NAMMD-Based Two-Sample Test

• The NAMMD-based two-sample test is a kernel method that adaptively normalizes the MMD statistic using RKHS norms to capture both mean and concentration differences.
• It improves statistical power over standard MMD by detecting subtle distributional differences even in high-dimensional or non-Euclidean contexts.
• The method employs permutation tests for type-I error control and is applicable to tasks like anomaly detection, dataset shift, and model validation.

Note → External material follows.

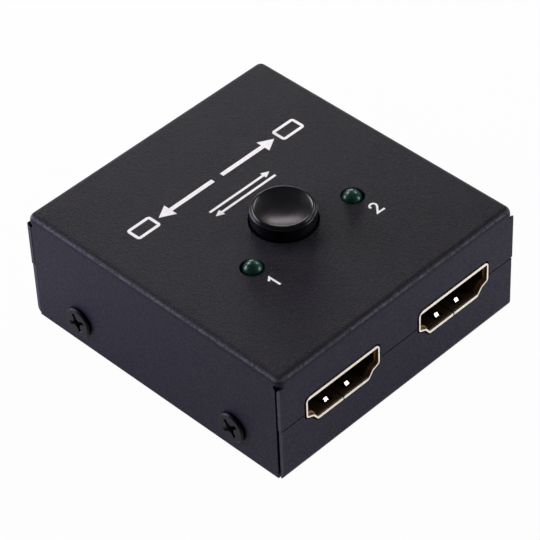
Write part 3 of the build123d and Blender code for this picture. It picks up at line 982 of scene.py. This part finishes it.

The norm-adaptive maximum mean discrepancy (NAMMD)-based two-sample test is a kernel-based, nonparametric statistical test for assessing whether two probability distributions are identical, with particular emphasis on adaptively scaling the test statistic to the concentration (RKHS norm) of the distributions involved (Zhou et al., 17 Jul 2025). This approach generalizes the widely used maximum mean discrepancy (MMD), providing increased sensitivity in scenarios where the two distributions differ not only in location but also in spread or concentration as captured by the reproducing kernel Hilbert space (RKHS) structure. The NAMMD framework has been shown theoretically and empirically to enhance test power over classical MMD-based procedures, especially in high-dimensional and non-Euclidean data contexts.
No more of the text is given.